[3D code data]
◇ ◇ ◇ ◇ ◇ ◇ ◇

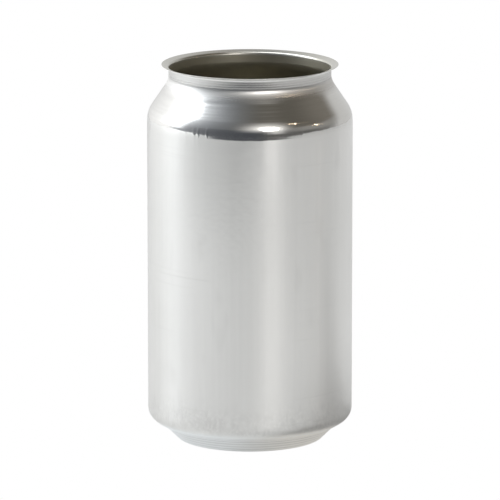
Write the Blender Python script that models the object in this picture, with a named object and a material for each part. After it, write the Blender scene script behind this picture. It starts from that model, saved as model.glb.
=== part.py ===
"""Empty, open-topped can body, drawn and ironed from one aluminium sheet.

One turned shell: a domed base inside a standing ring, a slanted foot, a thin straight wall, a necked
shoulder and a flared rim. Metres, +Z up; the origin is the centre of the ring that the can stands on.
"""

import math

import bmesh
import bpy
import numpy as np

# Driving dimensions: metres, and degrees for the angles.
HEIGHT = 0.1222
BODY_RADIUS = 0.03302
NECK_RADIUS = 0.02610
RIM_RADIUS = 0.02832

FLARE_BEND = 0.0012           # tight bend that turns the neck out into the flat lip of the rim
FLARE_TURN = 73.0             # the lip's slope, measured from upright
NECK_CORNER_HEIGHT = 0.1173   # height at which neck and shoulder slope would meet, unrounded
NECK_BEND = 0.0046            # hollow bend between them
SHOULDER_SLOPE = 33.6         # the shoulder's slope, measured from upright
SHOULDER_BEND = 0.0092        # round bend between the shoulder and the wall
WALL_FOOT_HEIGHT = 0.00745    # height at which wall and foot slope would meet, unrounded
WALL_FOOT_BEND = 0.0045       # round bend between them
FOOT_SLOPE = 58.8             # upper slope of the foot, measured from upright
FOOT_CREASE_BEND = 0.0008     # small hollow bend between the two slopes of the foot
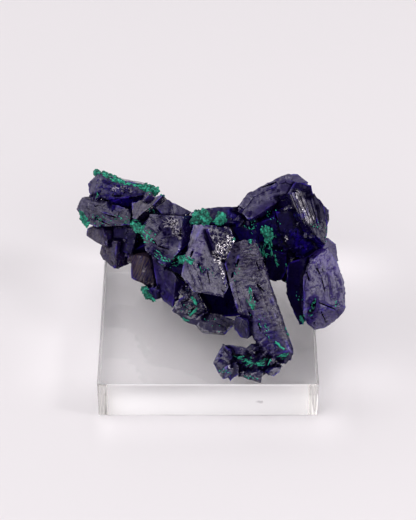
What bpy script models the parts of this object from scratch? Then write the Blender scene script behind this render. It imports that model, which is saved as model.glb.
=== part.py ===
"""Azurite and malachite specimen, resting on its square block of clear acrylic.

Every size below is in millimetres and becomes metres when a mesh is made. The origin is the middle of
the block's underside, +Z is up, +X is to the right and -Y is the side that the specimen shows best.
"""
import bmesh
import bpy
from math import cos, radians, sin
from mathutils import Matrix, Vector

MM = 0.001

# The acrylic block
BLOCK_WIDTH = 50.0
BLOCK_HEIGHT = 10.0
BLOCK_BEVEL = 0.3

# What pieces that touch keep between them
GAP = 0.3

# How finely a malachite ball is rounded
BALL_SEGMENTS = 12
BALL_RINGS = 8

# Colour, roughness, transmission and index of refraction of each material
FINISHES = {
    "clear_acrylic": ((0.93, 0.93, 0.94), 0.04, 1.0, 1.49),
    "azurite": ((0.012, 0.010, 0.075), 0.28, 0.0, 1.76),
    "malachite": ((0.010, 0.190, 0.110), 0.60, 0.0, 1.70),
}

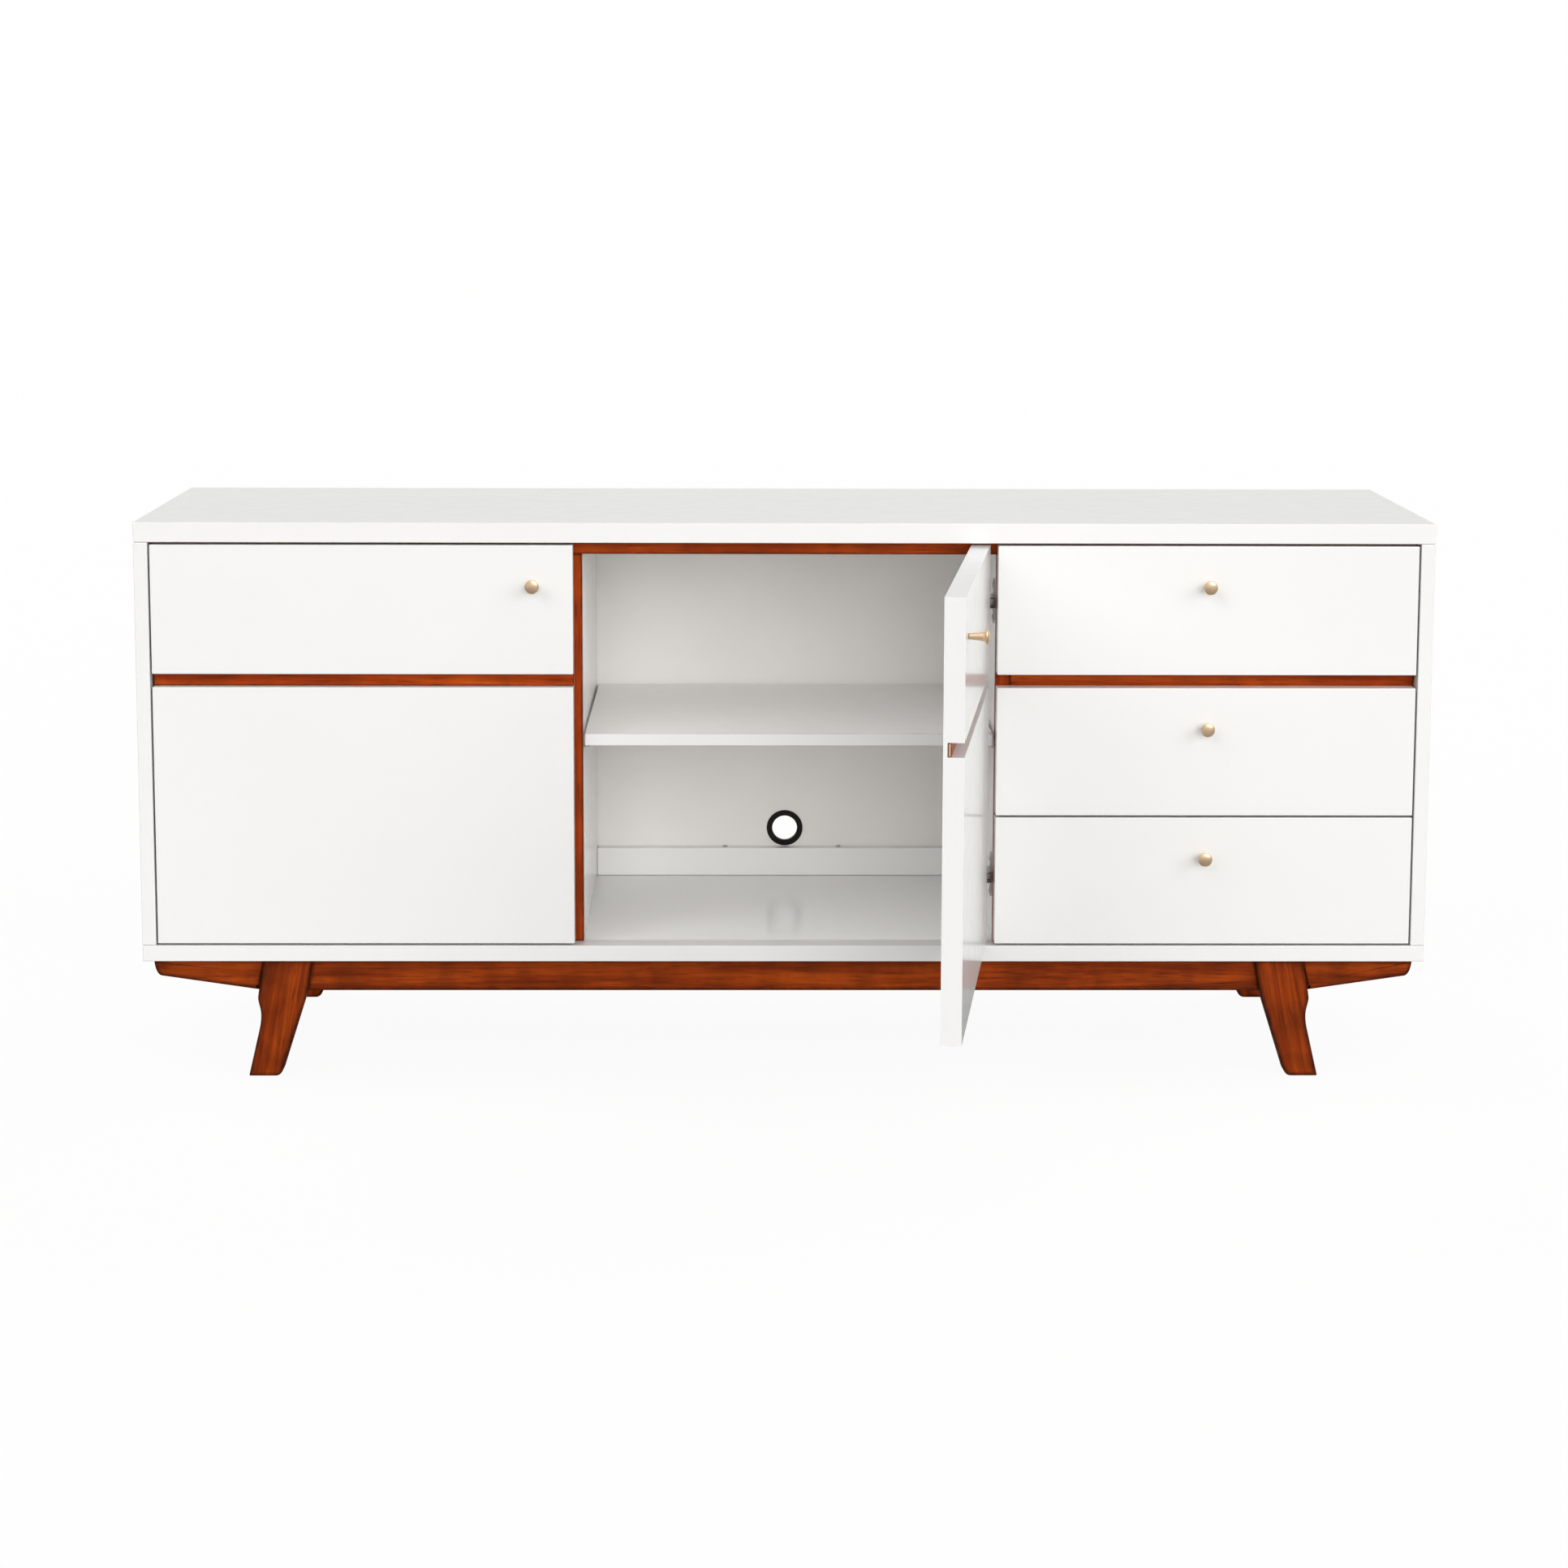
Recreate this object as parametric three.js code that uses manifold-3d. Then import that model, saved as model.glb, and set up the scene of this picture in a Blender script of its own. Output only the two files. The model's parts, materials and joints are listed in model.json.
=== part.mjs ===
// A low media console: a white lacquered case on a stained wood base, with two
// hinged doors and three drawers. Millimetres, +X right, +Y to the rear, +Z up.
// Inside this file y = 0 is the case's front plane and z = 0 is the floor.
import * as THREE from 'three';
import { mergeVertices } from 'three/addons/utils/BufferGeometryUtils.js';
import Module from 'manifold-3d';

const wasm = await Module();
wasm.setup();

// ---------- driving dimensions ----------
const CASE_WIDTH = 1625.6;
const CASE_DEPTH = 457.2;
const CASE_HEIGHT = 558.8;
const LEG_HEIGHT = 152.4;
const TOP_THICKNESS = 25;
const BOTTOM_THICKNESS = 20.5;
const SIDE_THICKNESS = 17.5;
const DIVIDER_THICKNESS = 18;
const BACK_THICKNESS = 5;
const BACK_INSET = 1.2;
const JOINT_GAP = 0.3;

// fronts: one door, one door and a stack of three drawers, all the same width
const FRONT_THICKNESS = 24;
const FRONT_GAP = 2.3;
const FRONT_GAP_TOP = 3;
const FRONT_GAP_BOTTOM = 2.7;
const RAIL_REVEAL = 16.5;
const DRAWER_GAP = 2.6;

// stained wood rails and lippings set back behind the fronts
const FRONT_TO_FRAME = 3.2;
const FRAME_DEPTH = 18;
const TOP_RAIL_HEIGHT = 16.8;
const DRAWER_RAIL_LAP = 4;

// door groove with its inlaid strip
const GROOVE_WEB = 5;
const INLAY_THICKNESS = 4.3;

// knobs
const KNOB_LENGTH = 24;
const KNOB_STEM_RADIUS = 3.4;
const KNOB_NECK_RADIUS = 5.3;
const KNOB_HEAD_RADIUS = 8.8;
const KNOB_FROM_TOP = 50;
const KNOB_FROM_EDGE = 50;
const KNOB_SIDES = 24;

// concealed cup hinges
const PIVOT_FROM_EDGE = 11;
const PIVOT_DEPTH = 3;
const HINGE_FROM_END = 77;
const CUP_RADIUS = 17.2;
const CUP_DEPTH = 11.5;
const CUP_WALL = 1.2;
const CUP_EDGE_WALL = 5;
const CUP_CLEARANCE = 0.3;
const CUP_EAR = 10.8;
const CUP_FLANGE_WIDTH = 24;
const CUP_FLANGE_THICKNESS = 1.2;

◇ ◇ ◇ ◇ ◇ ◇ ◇

_Aim of the task_
Print all of the data exactly as it was given.

_Solution to the problem_
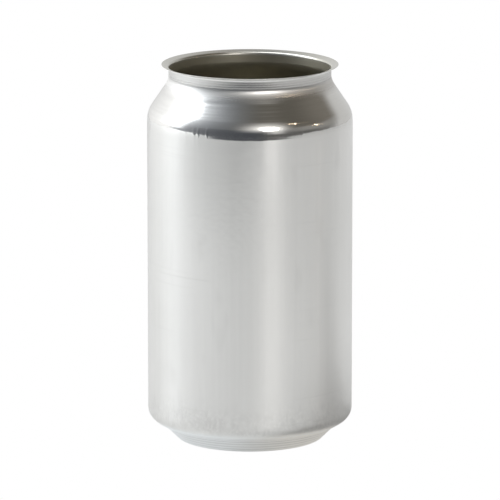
Write the Blender Python script that models the object in this picture, with a named object and a material for each part. After it, write the Blender scene script behind this picture. It starts from that model, saved as model.glb.
=== part.py ===
"""Empty, open-topped can body, drawn and ironed from one aluminium sheet.

One turned shell: a domed base inside a standing ring, a slanted foot, a thin straight wall, a necked
shoulder and a flared rim. Metres, +Z up; the origin is the centre of the ring that the can stands on.
"""

import math

import bmesh
import bpy
import numpy as np

# Driving dimensions: metres, and degrees for the angles.
HEIGHT = 0.1222
BODY_RADIUS = 0.03302
NECK_RADIUS = 0.02610
RIM_RADIUS = 0.02832

FLARE_BEND = 0.0012           # tight bend that turns the neck out into the flat lip of the rim
FLARE_TURN = 73.0             # the lip's slope, measured from upright
NECK_CORNER_HEIGHT = 0.1173   # height at which neck and shoulder slope would meet, unrounded
NECK_BEND = 0.0046            # hollow bend between them
SHOULDER_SLOPE = 33.6         # the shoulder's slope, measured from upright
SHOULDER_BEND = 0.0092        # round bend between the shoulder and the wall
WALL_FOOT_HEIGHT = 0.00745    # height at which wall and foot slope would meet, unrounded
WALL_FOOT_BEND = 0.0045       # round bend between them
FOOT_SLOPE = 58.8             # upper slope of the foot, measured from upright
FOOT_CREASE_BEND = 0.0008     # small hollow bend between the two slopes of the foot
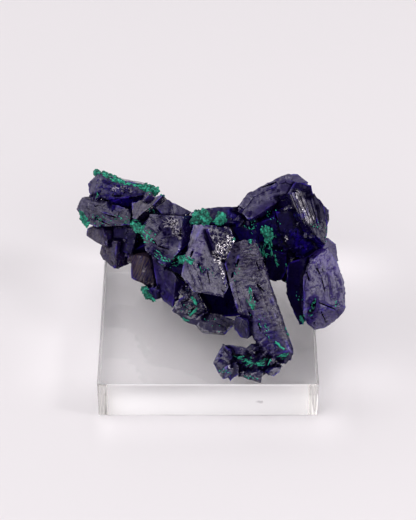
What bpy script models the parts of this object from scratch? Then write the Blender scene script behind this render. It imports that model, which is saved as model.glb.
=== part.py ===
"""Azurite and malachite specimen, resting on its square block of clear acrylic.

Every size below is in millimetres and becomes metres when a mesh is made. The origin is the middle of
the block's underside, +Z is up, +X is to the right and -Y is the side that the specimen shows best.
"""
import bmesh
import bpy
from math import cos, radians, sin
from mathutils import Matrix, Vector

MM = 0.001

# The acrylic block
BLOCK_WIDTH = 50.0
BLOCK_HEIGHT = 10.0
BLOCK_BEVEL = 0.3

# What pieces that touch keep between them
GAP = 0.3

# How finely a malachite ball is rounded
BALL_SEGMENTS = 12
BALL_RINGS = 8

# Colour, roughness, transmission and index of refraction of each material
FINISHES = {
    "clear_acrylic": ((0.93, 0.93, 0.94), 0.04, 1.0, 1.49),
    "azurite": ((0.012, 0.010, 0.075), 0.28, 0.0, 1.76),
    "malachite": ((0.010, 0.190, 0.110), 0.60, 0.0, 1.70),
}

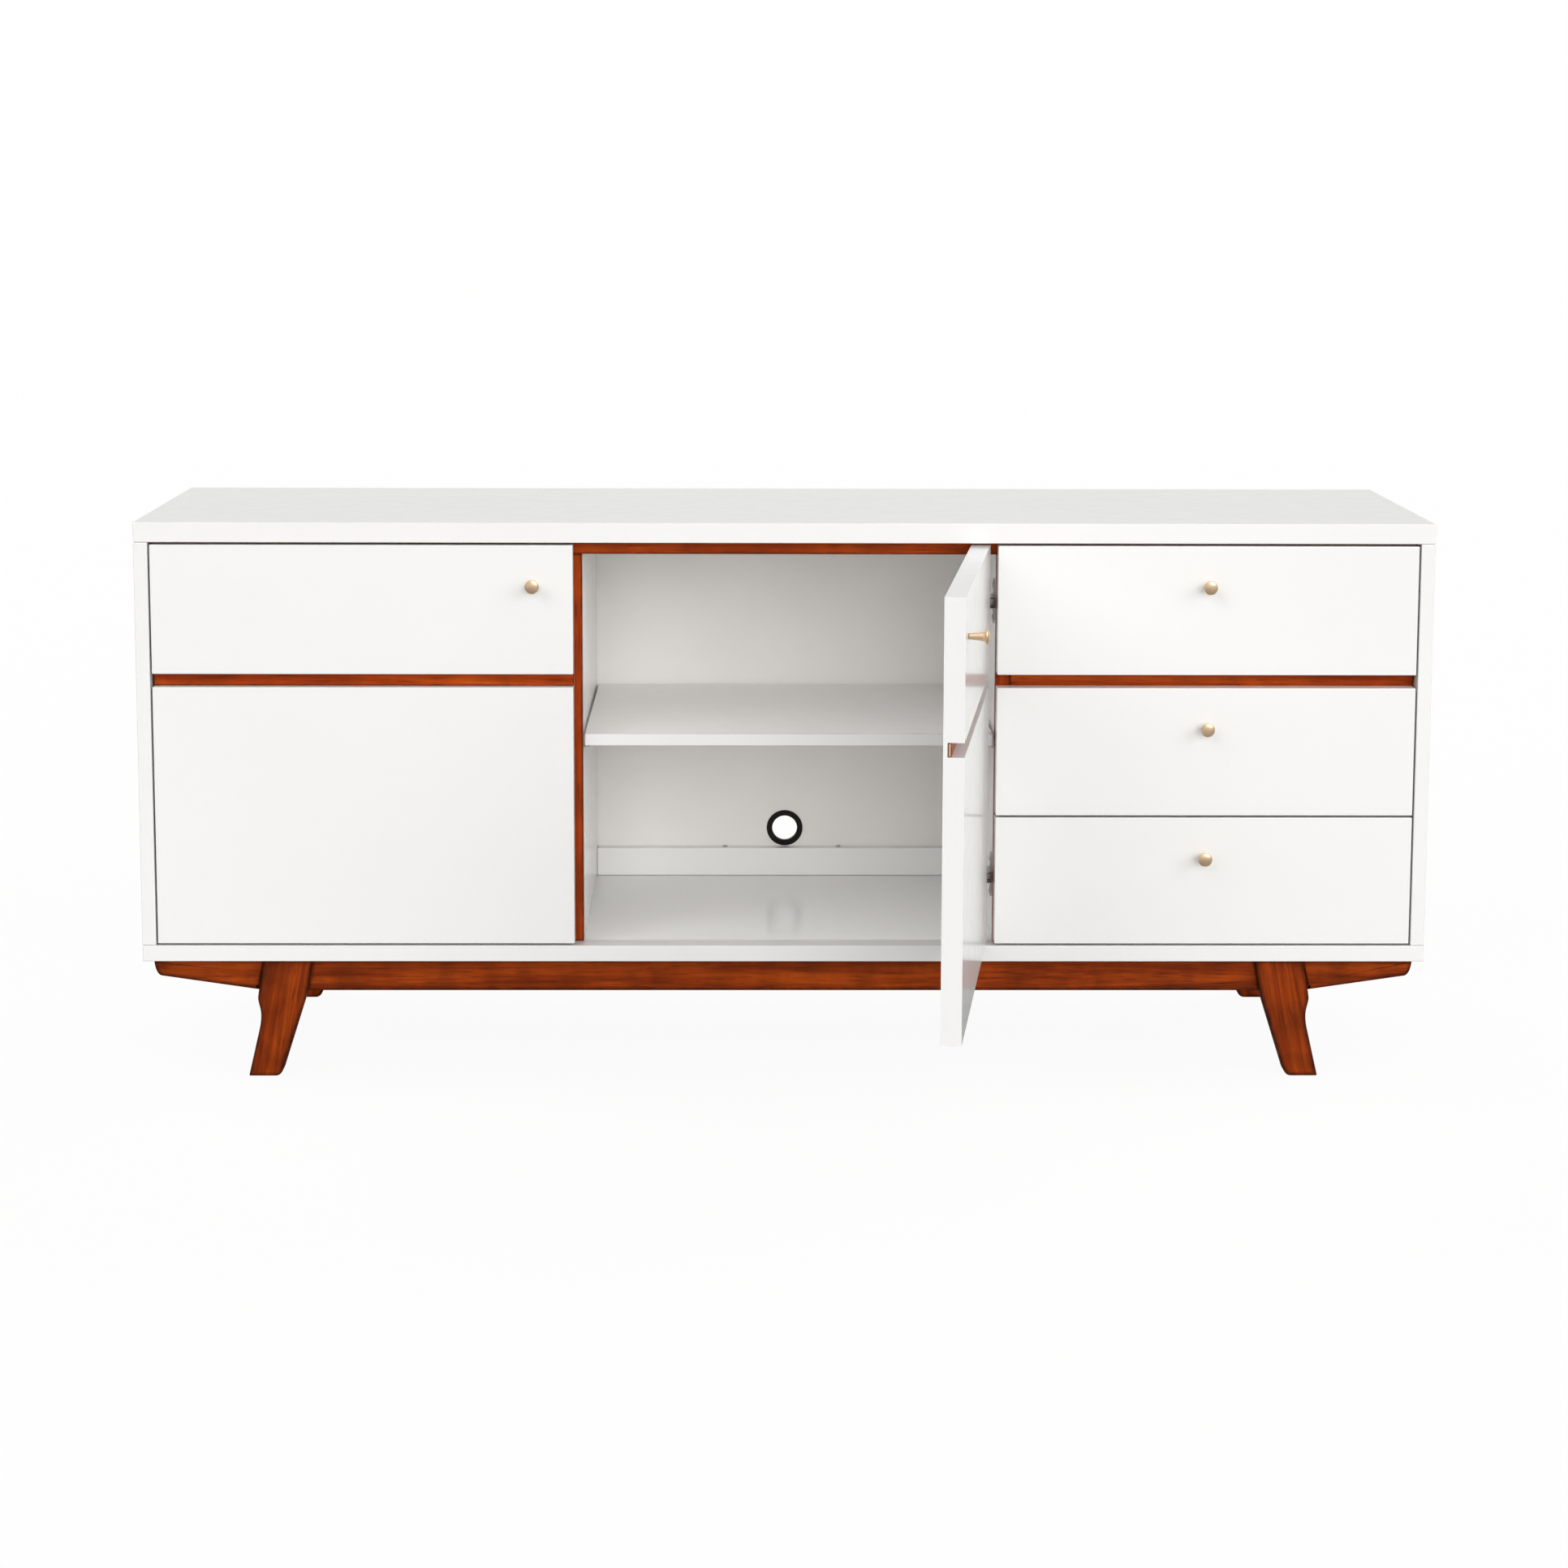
Recreate this object as parametric three.js code that uses manifold-3d. Then import that model, saved as model.glb, and set up the scene of this picture in a Blender script of its own. Output only the two files. The model's parts, materials and joints are listed in model.json.
=== part.mjs ===
// A low media console: a white lacquered case on a stained wood base, with two
// hinged doors and three drawers. Millimetres, +X right, +Y to the rear, +Z up.
// Inside this file y = 0 is the case's front plane and z = 0 is the floor.
import * as THREE from 'three';
import { mergeVertices } from 'three/addons/utils/BufferGeometryUtils.js';
import Module from 'manifold-3d';

const wasm = await Module();
wasm.setup();

// ---------- driving dimensions ----------
const CASE_WIDTH = 1625.6;
const CASE_DEPTH = 457.2;
const CASE_HEIGHT = 558.8;
const LEG_HEIGHT = 152.4;
const TOP_THICKNESS = 25;
const BOTTOM_THICKNESS = 20.5;
const SIDE_THICKNESS = 17.5;
const DIVIDER_THICKNESS = 18;
const BACK_THICKNESS = 5;
const BACK_INSET = 1.2;
const JOINT_GAP = 0.3;

// fronts: one door, one door and a stack of three drawers, all the same width
const FRONT_THICKNESS = 24;
const FRONT_GAP = 2.3;
const FRONT_GAP_TOP = 3;
const FRONT_GAP_BOTTOM = 2.7;
const RAIL_REVEAL = 16.5;
const DRAWER_GAP = 2.6;

// stained wood rails and lippings set back behind the fronts
const FRONT_TO_FRAME = 3.2;
const FRAME_DEPTH = 18;
const TOP_RAIL_HEIGHT = 16.8;
const DRAWER_RAIL_LAP = 4;

// door groove with its inlaid strip
const GROOVE_WEB = 5;
const INLAY_THICKNESS = 4.3;

// knobs
const KNOB_LENGTH = 24;
const KNOB_STEM_RADIUS = 3.4;
const KNOB_NECK_RADIUS = 5.3;
const KNOB_HEAD_RADIUS = 8.8;
const KNOB_FROM_TOP = 50;
const KNOB_FROM_EDGE = 50;
const KNOB_SIDES = 24;

// concealed cup hinges
const PIVOT_FROM_EDGE = 11;
const PIVOT_DEPTH = 3;
const HINGE_FROM_END = 77;
const CUP_RADIUS = 17.2;
const CUP_DEPTH = 11.5;
const CUP_WALL = 1.2;
const CUP_EDGE_WALL = 5;
const CUP_CLEARANCE = 0.3;
const CUP_EAR = 10.8;
const CUP_FLANGE_WIDTH = 24;
const CUP_FLANGE_THICKNESS = 1.2;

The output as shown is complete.